The ITAT Madras-D allowed the appeals of multiple assessees, granting them exemption on their share holdings for assessment years 1973-74 and 1974-75 under sections 5(1)(xxiii) and 5(1A) of the Wealth Tax Act, 1957. The Tribunal held that the assessees were entitled to exemption under section 5(1)(xxiii) read with section 5(1A), rejecting the department's argument that the sections were mutually exclusive. The ITAT favored the interpretation benefiting the assessees and emphasized compliance with the conditions stipulated in the relevant provisions, resulting in relief for the assessees in relation to their share holdings.
Issues: Interpretation of provisions under sections 5(1)(xx), 5(1)(xxiii), and 5(1A) of the Wealth Tax Act, 1957 regarding exemption on share holdings for assessment years 1973-74 and 1974-75.
Analysis: The case involved multiple assessees appealing against the denial of exemption on their share holdings by the WTO for assessment years 1973-74 and 1974-75 under sections 5(1)(xx) and 5(1)(xxiii) of the Wealth Tax Act, 1957. The assessees argued that their shares in two companies should be exempt under section 5(1)(xxiii) even though they had previously enjoyed exemption under section 5(1)(xx) until the assessment year 1972-73. The AAC rejected this argument, stating that the monetary limit of Rs. 1,50,000 in section 5(1A) applied only to clause (xxiii) and not to clause (xx).
Upon hearing the parties, the ITAT Madras-D found merit in the assessees' contention. The Tribunal analyzed the provisions of sections 5(1)(xx), 5(1)(xxiii), and 5(1A) to determine the eligibility for exemption. The ITAT noted that section 5(1)(xx) provided for total exemption of equity shares for a specific period, while section 5(1)(xxiii) introduced a monetary limit of Rs. 1,50,000 for certain assets. The Tribunal considered the legislative intent behind the amendments and the assessees' compliance with the conditions stipulated in section 5(1)(xxiii).

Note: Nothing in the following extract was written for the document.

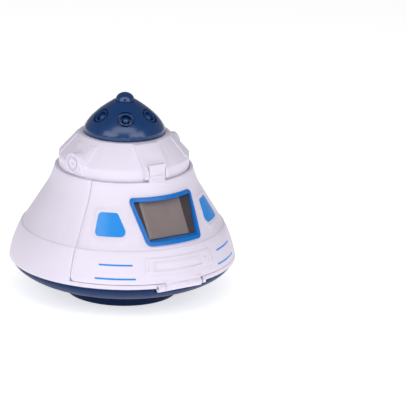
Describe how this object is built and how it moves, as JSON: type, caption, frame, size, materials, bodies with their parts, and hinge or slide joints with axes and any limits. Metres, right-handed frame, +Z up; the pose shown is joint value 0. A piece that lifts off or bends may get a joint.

The ITAT rejected the department's argument that sections 5(1)(xx) and 5(1)(xxiii) were mutually exclusive. The Tribunal emphasized that in case of multiple interpretations, the one favoring the assessee should be adopted, citing the Supreme Court decision in CIT vs. Vegetable Products Ltd. The ITAT concluded that the assessees were entitled to exemption under section 5(1)(xxiii) read with section 5(1A) for the relevant assessment years. Consequently, the appeals of the assessees were allowed, granting them relief in respect of their share holdings for the specified assessment years.